## Requirement
Look through the material and copy each line holding "parts".

## Data supplied
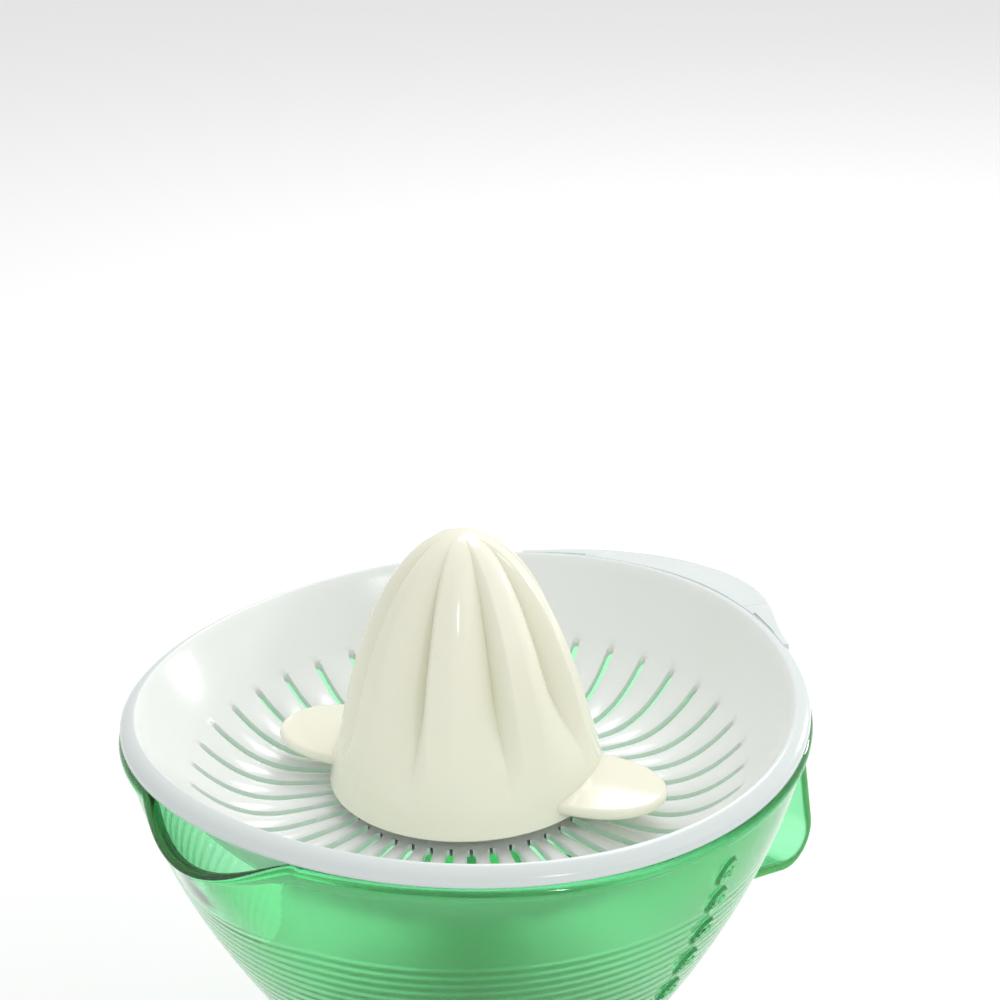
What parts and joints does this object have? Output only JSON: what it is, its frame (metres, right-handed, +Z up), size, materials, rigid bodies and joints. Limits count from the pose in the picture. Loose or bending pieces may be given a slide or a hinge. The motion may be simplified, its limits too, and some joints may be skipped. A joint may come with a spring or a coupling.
{
  "type": "citrus press",
  "caption": "Electric citrus press: lobed reamer cone with pulp paddles on a slotted sieve, over a clear jug with spout and handle, on a round motor base.",
  "frame": {"origin": "centre of the bounding box, on the table the feet stand on", "axes": "+Z up along the press's axis; +X towards the jug's handle, so the spout points to -X"},
  "size_m": [0.2127, 0.172, 0.2074],
  "materials": {
    "white_plastic": "smooth glossy white moulding",
    "sieve_white": "smooth glossy white moulding",
    "cone_cream": "smooth glossy cream moulding",
    "jug_green": "clear green moulding, polished",
    "grey_plastic": "fine matt grey moulding",
    "gear_plastic": "natural acetal",
    "dark_plastic": "matt black moulding",
    "red_plastic": "glossy red",
    "rubber": "matt black",
    "steel": "bright zinc-plated steel",
    "bronze": "sintered bronze",
    "copper": "varnished copper winding"
  },
  "bodies": {
    "base": {"base_housing": "white_plastic", "base_cover": "grey_plastic", "cord_grommet": "rubber", "foot_1": "rubber", "foot_2": "rubber", "foot_3": "rubber", "foot_4": "rubber", "cover_screw_1": "steel", "cover_screw_2": "steel", "cover_screw_3": "steel", "cover_screw_4": "steel", "chassis_plate": "steel", "chassis_screw_1": "steel", "chassis_screw_2": "steel", "chassis_screw_3": "steel", "chassis_screw_4": "steel", "motor_can": "steel", "motor_end_plate": "steel", "motor_coil": "copper", "idler_axle": "steel", "idler_clip": "steel", "lower_bush": "bronze", "upper_bush": "bronze", "shaft_seal": "rubber", "switch_body": "dark_plastic", "return_spring": "steel"},
    "press_cup": {"press_cup": "gear_plastic"},
    "shaft": {"drive_shaft": "steel", "output_gear": "gear_plastic", "shaft_clip": "steel"},
    "idler": {"idler_gear": "gear_plastic"},
    "rotor": {"rotor_shaft": "steel", "rotor_magnet": "dark_plastic", "motor_pinion": "bronze"},
    "plunger": {"switch_plunger": "red_plastic"},
    "jug": {"jug": "jug_green"},
    "sieve": {"sieve": "sieve_white"},
    "drive_sleeve": {"drive_sleeve": "grey_plastic"},
    "small_cone": {"small_cone": "cone_cream"},
    "large_cone": {"large_cone": "cone_cream"}
  },
  "joints": [
    {"name": "jug_lift", "type": "slide", "parent": "base", "child": "jug", "axis": [0, 0, 1], "range_m": [0, 0.12]},
    {"name": "sieve_lift", "type": "slide", "parent": "jug", "child": "sieve", "axis": [0, 0, 1], "range_m": [0, 0.12]},
    {"name": "cone_spin", "type": "hinge", "parent": "sieve", "child": "drive_sleeve", "pos_m": [-0.0149, 0, 0.138], "axis": [0, 0, 1], "continuous": true},
    {"name": "cone_press", "type": "slide", "parent": "drive_sleeve", "child": "small_cone", "axis": [0, 0, -1], "range_m": [0, 0.0025]},
    {"name": "cone_lift", "type": "slide", "parent": "small_cone", "child": "large_cone", "axis": [0, 0, 1], "range_m": [0, 0.1]},
    {"name": "shaft_press", "type": "slide", "parent": "base", "child": "press_cup", "axis": [0, 0, -1], "range_m": [0, 0.0025], "stiffness_N_per_m": 3000, "springref_m": -0.002, "deforming": ["return_spring"]},
    {"name": "shaft_spin", "type": "hinge", "parent": "press_cup", "child": "shaft", "pos_m": [-0.0149, 0, 0.03], "axis": [0, 0, 1], "continuous": true},
    {"name": "idler_spin", "type": "hinge", "parent": "base", "child": "idler", "pos_m": [0.0046, 0.01123, 0.045], "axis": [0, 0, 1], "continuous": true},
    {"name": "rotor_spin", "type": "hinge", "parent": "base", "child": "rotor", "pos_m": [0.0241, 0, 0.02], "axis": [0, 0, 1], "continuous": true},
    {"name": "plunger_travel", "type": "slide", "parent": "base", "child": "plunger", "axis": [0, 0, -1], "range_m": [0, 0.0025]}
  ],
  "couplings": [
    {"joint": "cone_spin", "follows": "shaft_spin", "ratio": 1},
    {"joint": "idler_spin", "follows": "shaft_spin", "ratio": -4},
    {"joint": "rotor_spin", "follows": "shaft_spin", "ratio": 16},
    {"joint": "cone_press", "follows": "shaft_press", "ratio": 1},
    {"joint": "plunger_travel", "follows": "shaft_press", "ratio": 1}
  ]
}
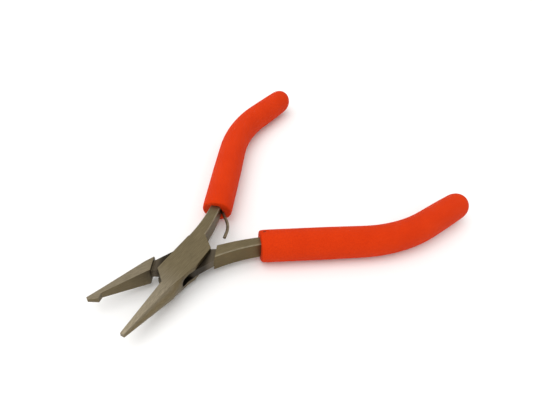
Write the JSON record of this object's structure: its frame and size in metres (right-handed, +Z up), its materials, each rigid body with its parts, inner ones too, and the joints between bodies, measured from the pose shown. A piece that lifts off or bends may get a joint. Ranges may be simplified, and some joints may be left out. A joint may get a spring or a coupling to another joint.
{
  "type": "split ring pliers",
  "caption": "Small split-ring pliers with a box joint, one plain and one hooked tapered jaw, orange sleeve grips and a wire return spring.",
  "frame": {"origin": "on the pivot axis, at the underside of the box joint", "axes": "+X midway between the two handles, from the pivot towards the grips; +Z up, along the pivot; +Y towards the box lever's handle"},
  "size_m": [0.1153, 0.093, 0.0102],
  "materials": {
    "steel": "satin, finely brushed along the levers",
    "spring_wire": "drawn wire, dull",
    "grip": "matt, slightly textured orange"
  },
  "bodies": {
    "box_side": {"box_lever": "steel", "pivot_rivet": "steel", "upper_grip": "grip"},
    "through_side": {"through_lever": "steel", "lower_grip": "grip"},
    "spring": {"return_spring": "spring_wire"}
  },
  "joints": [
    {"name": "pivot", "type": "hinge", "parent": "box_side", "child": "through_side", "pos_m": [0, 0, 0.003], "axis": [0, 0, 1], "range_deg": [-10.3, 26.7]},
    {"name": "spring_bend", "type": "hinge", "parent": "box_side", "child": "spring", "pos_m": [0.0218, 0.00812, 0.003], "axis": [0, 0, 1], "range_deg": [-21.7, 8.4]}
  ],
  "couplings": [
    {"joint": "spring_bend", "follows": "pivot", "ratio": -0.81}
  ]
}
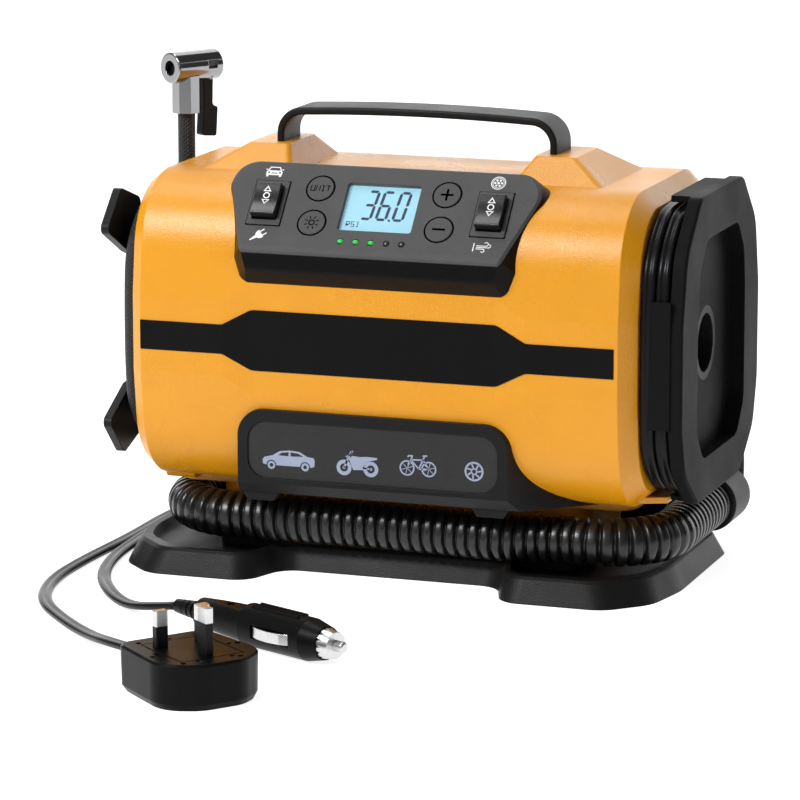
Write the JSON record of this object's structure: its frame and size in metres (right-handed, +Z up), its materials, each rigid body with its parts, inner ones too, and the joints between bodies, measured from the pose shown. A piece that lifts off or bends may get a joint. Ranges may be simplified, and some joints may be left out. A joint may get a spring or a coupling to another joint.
{
  "type": "air mattress and tyre pump",
  "caption": "Portable electric air pump with carry handle, slanted control panel, wound air hose and chuck, cord reel, stored air duct, mains and 12 V leads.",
  "frame": {"origin": "centre of the base's underside, on the surface the pump stands on", "axes": "+X along the body from the hose spool to the cord reel, -Y to the front with the control panel, +Z up"},
  "size_m": [0.3219, 0.4363, 0.2553],
  "materials": {
    "yellow_shell": "fine texture",
    "black_shell": "satin",
    "panel_grey": "grained",
    "gloss_black": "gloss",
    "stripe": "gloss",
    "screen": "clear",
    "lcd": "satin",
    "led_green": "clear tint",
    "board_green": "solder mask",
    "steel": "plain",
    "chrome": "polished",
    "nickel": "nickel plated",
    "aluminium": "cast",
    "rubber": "matt",
    "lead_black": "gloss sheath",
    "hose_black": "braided",
    "white_plastic": "plain"
  },
  "bodies": {
    "pump": {"handle": "black_shell", "panel_housing": "panel_grey", "housing_front": "yellow_shell", "housing_rear": "yellow_shell", "case_screws": "steel", "base_plate": "black_shell", "base_pads": "rubber", "switch_frames": "panel_grey", "display_window": "screen", "display_module": "lcd", "led_lenses": "led_green", "control_board": "board_green", "stripe_foil": "stripe", "badge_housing": "black_shell", "badge_insert": "black_shell", "reel_hub": "black_shell", "reel_plate": "black_shell", "dc_coil": "lead_black", "mains_coil": "lead_black", "mains_lead": "lead_black", "dc_lead": "lead_black", "spool_cap": "black_shell", "air_hose_coil": "hose_black", "air_hose_riser": "hose_black", "chuck_barrel": "chrome", "chuck_seal": "rubber", "chuck_collar": "chrome", "chuck_pin": "steel", "inflation_duct": "gloss_black", "duct_cuff": "black_shell", "duct_nozzle": "black_shell", "plug_body": "gloss_black", "plug_pins": "nickel", "plug_sleeves": "black_shell", "plug_relief": "lead_black", "lighter_body": "gloss_black", "lighter_contacts": "nickel", "lighter_ring": "nickel", "lighter_relief": "lead_black", "gear_plate": "steel", "compressor_motor": "steel", "cylinder": "aluminium", "blower_motor": "steel", "volute": "black_shell", "power_supply": "board_green", "pressure_tube": "rubber"},
    "unit_key": {"unit_button": "panel_grey"},
    "light_key": {"light_button": "panel_grey"},
    "plus_key": {"plus_button": "panel_grey"},
    "minus_key": {"minus_button": "panel_grey"},
    "power_switch": {"power_rocker": "gloss_black"},
    "air_switch": {"air_rocker": "gloss_black"},
    "lever": {"chuck_lever": "black_shell"},
    "contact_tip": {"lighter_tip": "nickel"},
    "crank": {"crank_gear": "steel"},
    "pinion": {"drive_pinion": "steel"},
    "piston_set": {"piston": "aluminium"},
    "fan": {"impeller": "white_plastic"}
  },
  "joints": [
    {"name": "unit_press", "type": "slide", "parent": "pump", "child": "unit_key", "axis": [0, 0.7547, -0.6561], "range_m": [0, 0.0008], "stiffness_N_per_m": 500, "springref_m": -0.0008},
    {"name": "light_press", "type": "slide", "parent": "pump", "child": "light_key", "axis": [0, 0.7547, -0.6561], "range_m": [0, 0.0008], "stiffness_N_per_m": 500, "springref_m": -0.0008},
    {"name": "plus_press", "type": "slide", "parent": "pump", "child": "plus_key", "axis": [0, 0.7547, -0.6561], "range_m": [0, 0.0008], "stiffness_N_per_m": 500, "springref_m": -0.0008},
    {"name": "minus_press", "type": "slide", "parent": "pump", "child": "minus_key", "axis": [0, 0.7547, -0.6561], "range_m": [0, 0.0008], "stiffness_N_per_m": 500, "springref_m": -0.0008},
    {"name": "power_rock", "type": "hinge", "parent": "pump", "child": "power_switch", "pos_m": [-0.0593, -0.06593, 0.19178], "axis": [1, 0, 0], "range_deg": [-8, 8]},
    {"name": "air_rock", "type": "hinge", "parent": "pump", "child": "air_switch", "pos_m": [0.0593, -0.06593, 0.19178], "axis": [1, 0, 0], "range_deg": [-8, 8]},
    {"name": "lever_swing", "type": "hinge", "parent": "pump", "child": "lever", "pos_m": [-0.13932, 0.04838, 0.2405], "axis": [0.8755, -0.4833, 0], "range_deg": [0, 70]},
    {"name": "tip_press", "type": "slide", "parent": "pump", "child": "contact_tip", "axis": [-0.9033, 0.4289, 0], "range_m": [0, 0.003], "stiffness_N_per_m": 800, "springref_m": -0.004},
    {"name": "crank_spin", "type": "hinge", "parent": "pump", "child": "crank", "pos_m": [-0.037, 0, 0.088], "axis": [1, 0, 0], "continuous": true},
    {"name": "pinion_spin", "type": "hinge", "parent": "pump", "child": "pinion", "pos_m": [-0.037, 0.0301, 0.088], "axis": [1, 0, 0], "continuous": true},
    {"name": "piston_stroke", "type": "slide", "parent": "pump", "child": "piston_set", "axis": [0, 0, 1], "range_m": [0, 0.016]},
    {"name": "fan_spin", "type": "hinge", "parent": "pump", "child": "fan", "pos_m": [0.085, 0, 0.125], "axis": [1, 0, 0], "continuous": true}
  ],
  "couplings": [
    {"joint": "pinion_spin", "follows": "crank_spin", "ratio": -4}
  ]
}
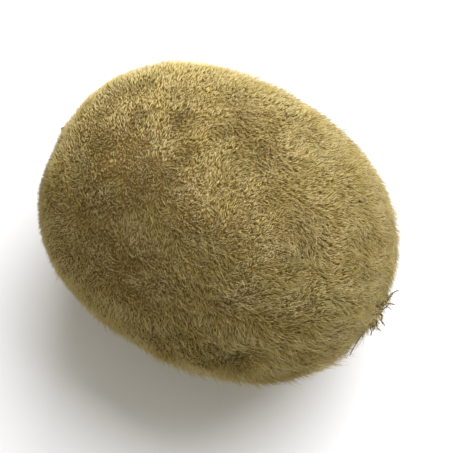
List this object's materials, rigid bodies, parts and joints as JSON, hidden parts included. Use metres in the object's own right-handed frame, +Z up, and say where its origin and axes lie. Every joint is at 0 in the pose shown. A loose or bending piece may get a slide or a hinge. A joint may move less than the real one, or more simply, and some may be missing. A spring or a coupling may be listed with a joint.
{
  "type": "kiwi fruit",
  "caption": "Whole fuzzy brown kiwi fruit lying on its side on a small flat spot, with dried wiry styles on the blossom end and dried sepals round the stem scar.",
  "frame": {"origin": "middle of the underside of the box round the whole fruit, at the level of its flat resting spot", "axes": "+X along the fruit's long axis from the stem end to the blossom end, +Y across it, +Z up from the resting spot"},
  "size_m": [0.0704, 0.053, 0.0488],
  "materials": {
    "skin": "dull olive-brown skin under dense tan hair",
    "dried_sepal": "dry, brittle and matt",
    "dried_style": "dry, wiry and matt"
  },
  "bodies": {
    "root": {"kiwi_fruit": "skin", "dried_sepal_1": "dried_sepal", "dried_sepal_2": "dried_sepal", "dried_sepal_3": "dried_sepal", "dried_sepal_4": "dried_sepal", "dried_sepal_5": "dried_sepal", "dried_style_01": "dried_style", "dried_style_02": "dried_style", "dried_style_03": "dried_style", "dried_style_04": "dried_style", "dried_style_05": "dried_style", "dried_style_06": "dried_style", "dried_style_07": "dried_style", "dried_style_08": "dried_style", "dried_style_09": "dried_style", "dried_style_10": "dried_style", "dried_style_11": "dried_style", "dried_style_12": "dried_style", "dried_style_13": "dried_style", "dried_style_14": "dried_style"}
  },
  "joints": []
}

## Solution to the problem
What parts and joints does this object have? Output only JSON: what it is, its frame (metres, right-handed, +Z up), size, materials, rigid bodies and joints. Limits count from the pose in the picture. Loose or bending pieces may be given a slide or a hinge. The motion may be simplified, its limits too, and some joints may be skipped. A joint may come with a spring or a coupling.
Write the JSON record of this object's structure: its frame and size in metres (right-handed, +Z up), its materials, each rigid body with its parts, inner ones too, and the joints between bodies, measured from the pose shown. A piece that lifts off or bends may get a joint. Ranges may be simplified, and some joints may be left out. A joint may get a spring or a coupling to another joint.
Write the JSON record of this object's structure: its frame and size in metres (right-handed, +Z up), its materials, each rigid body with its parts, inner ones too, and the joints between bodies, measured from the pose shown. A piece that lifts off or bends may get a joint. Ranges may be simplified, and some joints may be left out. A joint may get a spring or a coupling to another joint.
List this object's materials, rigid bodies, parts and joints as JSON, hidden parts included. Use metres in the object's own right-handed frame, +Z up, and say where its origin and axes lie. Every joint is at 0 in the pose shown. A loose or bending piece may get a slide or a hinge. A joint may move less than the real one, or more simply, and some may be missing. A spring or a coupling may be listed with a joint.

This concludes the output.